Last Friday, Gov. Nathan Deal pitched Georgia and its 4,000-acre site to SpaceX founder and noted entrepreneur Elon Musk. State and local economic development officials are considering possible inducements — free land, job-creation incentives, equipment and machinery tax breaks, workforce training — to persuade Musk.

Musk said recently a decision will come by year’s end.

“There’s still a window for Georgia to make its case, but I don’t think the window will be open forever,” said Robert Braun, a professor of space technology at Georgia Tech and a former chief technologist for NASA. “With the retirement of the Space Shuttle there’s now a growing market for commercial space transportation. (And) a spaceport isn’t just about launchings. It’s about bringing other industries into Georgia too.”

Even if SpaceX locates elsewhere, the development of an airport for rocket ships along the coast is the ultimate objective of Braun and other members of the Georgia Space Working Group. The public-private group, established two years ago, seeks to attract space industry companies to Georgia.

Space exploration is a $290 billion a year global business and seven other states, including Texas, Florida and Virginia, are home to space ports.

Dreams of a private space industry — Musk wants to put a man on Mars — have long gripped the American psyche and now seem tantalyzingly close to reality.

NASA shut down its space shuttle program two years ago and turned over resupply of the Space Station to SpaceX, which won a $1.6 billion contract to deliver a dozen payloads to the orbiting science project. The company’s Dragon cargo capsule splashed down Tuesday in the Pacific Ocean, its third successful round-trip mission.

Commercial satellite companies are also searching for launch sites. And suborbital space tourism will need launch pads and passenger centers as well.

“We’ve got commercial space company people telling us we’ve got the best launch location on the East Coast and, if you develop it right, it could be the best site in the country and world,” said Bob Scaringe, chairman of the space working group. “There’s a tremendous opportunity for the state to attract employers in the space industry.”

The Camden County site is near the Intracoastal Waterway and the north end of Cumberland Island.
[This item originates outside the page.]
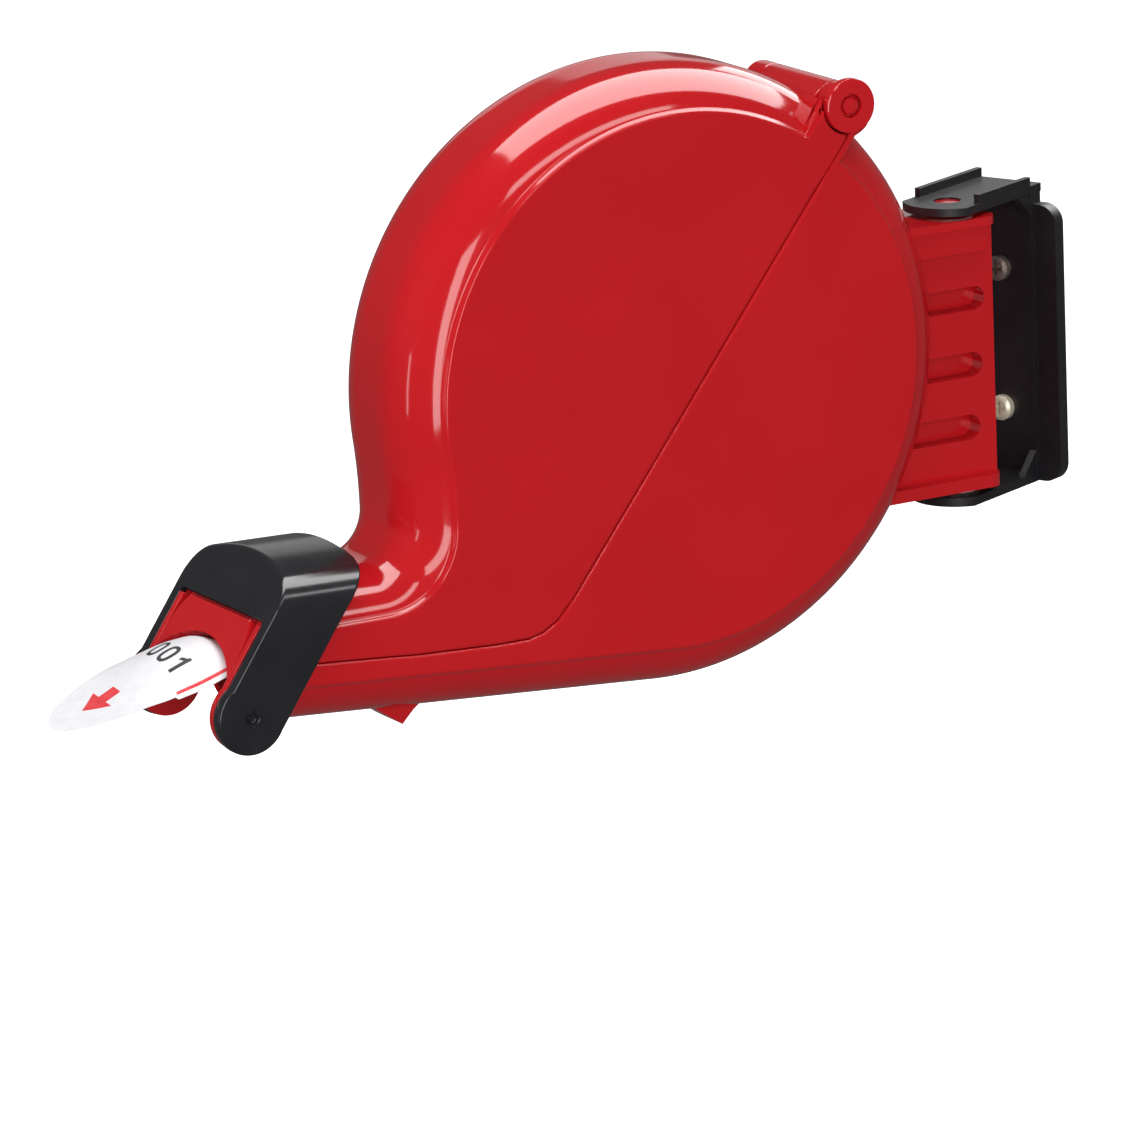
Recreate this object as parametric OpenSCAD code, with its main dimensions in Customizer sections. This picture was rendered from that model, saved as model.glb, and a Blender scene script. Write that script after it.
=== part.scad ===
// Wall-mounted take-a-number ticket dispenser: a round two-part casing with a
// snout, on a swivel knuckle held in a wall bracket.
// Wall plane is x = 0 with +X into the wall, +Z is up, and the origin is
// midway between the two wall screws. Millimetres.

/* [Casing] */
// Radius of the round casing
case_r = 96; // [95:0.5:97]
// Overall thickness of the casing
case_t = 52; // [51:0.5:53]
// Radius of the soft shoulder round the rim
shoulder_r = 20; // [19:0.5:20]
// Width of the rim outside the raised side panels
rim_w = 13; // [12:0.5:14]
// Wall thickness of the casing shells
wall = 2.4; // [2:0.1:2.6]

/* [Pose] */
// Angle of the casing from straight out of the wall, as built
swivel_rest = 24; // [0:1:30]
// Distance of the swivel axis from the wall
swivel_off = 35; // [34:0.5:37]

/* [Wall bracket] */
// Width of the wall plate
plate_w = 40; // [38:1:44]
// Thickness of the wall plate
plate_t = 4.6; // [4:0.1:5]
// Width of the two arms
arm_w = 24; // [24:1:26]
// Distance between the two wall screws
screw_pitch = 45; // [40:1:50]
// Shank diameter of the wall screws
screw_d = 4; // [3.5:0.5:4.5]
// Length of each wall screw behind the wall plane
screw_in = 24; // [18:1:30]

/* [Tickets] */
// Width of the paper strip
paper_w = 36; // [34:0.5:36]
// Outer radius of the full roll
roll_r = 52; // [40:1:52]
// Outer radius of the cardboard core
core_r = 16; // [15:0.5:18]

/* [Mouth hood] */
// Half width of the black hood over the mouth
hood_hw = 30.5; // [30:0.1:31]
// Half width between the legs of the hood
hood_in = 26.4; // [26.3:0.1:26.6]

/* [Hidden] */
$fn = 64;
hw = case_t / 2;
// swivel axis and screw-pattern height, in the casing's own frame, whose
// origin is the centre of the round casing
swx = 111;
swz = -13;
// cover hinge axis
hbx = 60.5;
hbz = 77.2;
// hood pivot axis, and the directions along and across the hood legs
hpx = -154.5;
hpz = -78;
leg = [0.574, 0.819];
nrm = [-0.819, 0.574];
// roll centre
rlx = 4;
rlz = -18;
// snout: top surface, neck fillet, and the slope of the underside
nose_z = -43;
neck_x = -104.5;
neck_r = 10.5;
under_a = 4.3;
limb_x = -94;
red = [0.76, 0.09, 0.11];
black = [0.09, 0.09, 0.10];

module place() translate([-swivel_off, 0, 0]) rotate([0, 0, -swivel_rest])
    translate([-swx, 0, -swz]) children();
// extrusion of an XZ drawing along Y, from y0 to y1
module slab(y0, y1) translate([0, y1, 0]) rotate([90, 0, 0]) linear_extrude(y1 - y0) children();
// cylinder along Y
module ycyl(x, z, r, y0, y1) translate([x, y0, z]) rotate([-90, 0, 0]) cylinder(r = r, h = y1 - y0);
// a point of the hood's side view: s along the leg, q in front of the pivot
function hp(s, q) = [hpx + leg[0] * s + nrm[0] * q, hpz + leg[1] * s + nrm[1] * q];

// ---- casing form ----------------------------------------------------
// section through any edge of the casing: depth inwards along x, width along y
module edge2d(w, len) {
    translate([shoulder_r, -hw + w]) square([len - shoulder_r, case_t - 2 * w]);
    translate([w, -hw + shoulder_r]) square([len - w, case_t - 2 * shoulder_r]);
    for (s = [-1, 1]) translate([shoulder_r, s * (hw - shoulder_r)]) circle(r = shoulder_r - w);
    if (w == 0) translate([rim_w, -hw]) square([len - rim_w, case_t]);
}
module drum(w) rotate([90, 0, 0]) rotate_extrude() intersection() {
    translate([case_r, 0]) mirror([1, 0]) edge2d(w, case_r);
    translate([0, -hw]) square([case_r + 1, case_t]);
}
module snout(w) intersection() {
    union() {
        translate([limb_x, 0, -100]) linear_extrude(100) edge2d(w, 90);
        translate([neck_x, 0, nose_z + neck_r]) rotate([90, 0, 0]) rotate([0, 0, -90])
            rotate_extrude(angle = 90) translate([neck_r, 0]) edge2d(w, 52);
        translate([-172, 0, 0]) rotate([0, 90, 0]) linear_extrude(172 + neck_x + 0.02)
            translate([-nose_z, 0]) edge2d(w, 62);
    }
    rotate([0, under_a, 0]) rotate([0, -90, 0]) linear_extrude(190)
        translate([-case_r + 0.15, 0]) edge2d(w, 130);
}
module body(w) {
    drum(w);
    snout(w);
}
// side view of the region above and left of the parting line
module cover_side(g) polygon([[-190, -63 + g], [-135.7, -65.9 + g], [-122, -67 + g], [-95, -69.4 + g],
    [-68, -70.8 + g], [-57.6, -70.8 + g], [-52.6 - g, -69.6 + g], [-47.4 - g, -66.6 + g], [-41.6 - g, -60.6 + g],
    [-32.4 - g, -49], [59.1 - g, 66.7], [75 - g, 86.9], [75, 130], [-190, 130]]);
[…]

Swamp, marsh and thousands of largely undeveloped acres surround the site owned by the Union Carbide Corp. The ability to launch directly over the ocean appeals to companies sending highly combustible rockets into orbit.

The property, previously owned by a chemical and aeronautical company, comes with a 12,000-foot runway and a onetime rocket-engine testing facility. Barges carried rockets along the waterway and could again ferry rockets to Cape Canaveral or other launch sites. A rail line and Interstate 95 run nearby.

The location is better positioned than Texas for quick access to orbital and sub-orbital trajectories, Braun said. A purely commercial site, unlike federally controlled Cape Canaveral, would give SpaceX more control over launch schedules.

David Keating, executive director of the Camden County Joint Development Authority, which is shepherding the project, said officials are exploring liability issues, lining up Federal Aviation Administration permits and readying for an environmental impact study.

Site preparation and construction could run in the tens of millions of dollars. Spaceport America in New Mexico, a commercial launch site geared toward space tourism and payloads, cost $209 million.

SpaceX, also based in California, runs a rocket-testing facility near Waco, Texas which “led us to think we should probably have a launch site in Texas,” Musk told members of the Texas Appropriations Committee three weeks ago.

“We’re optimistic about making this work in Texas, in the Boca Chica area. It’s looking quite good,” he added. “I’m not sure it would occur, but Texas is probably our leading candidate right now.”

Even if SpaceX lands in Texas, several other companies have visited or expressed interest in the Camden site, according to economic development officials. They include XCOR Aerospace, a California-based rocket engine and space vehicle manufacturer.

“There is interest from aerospace companies and we’re exploring how this is doable and how to structure a deal,” Keating said Wednesday, adding that it could take two years before any final permit approval. “This would not be a speculative, build-it-and-they-will-come venture. There needs to be a company committed.”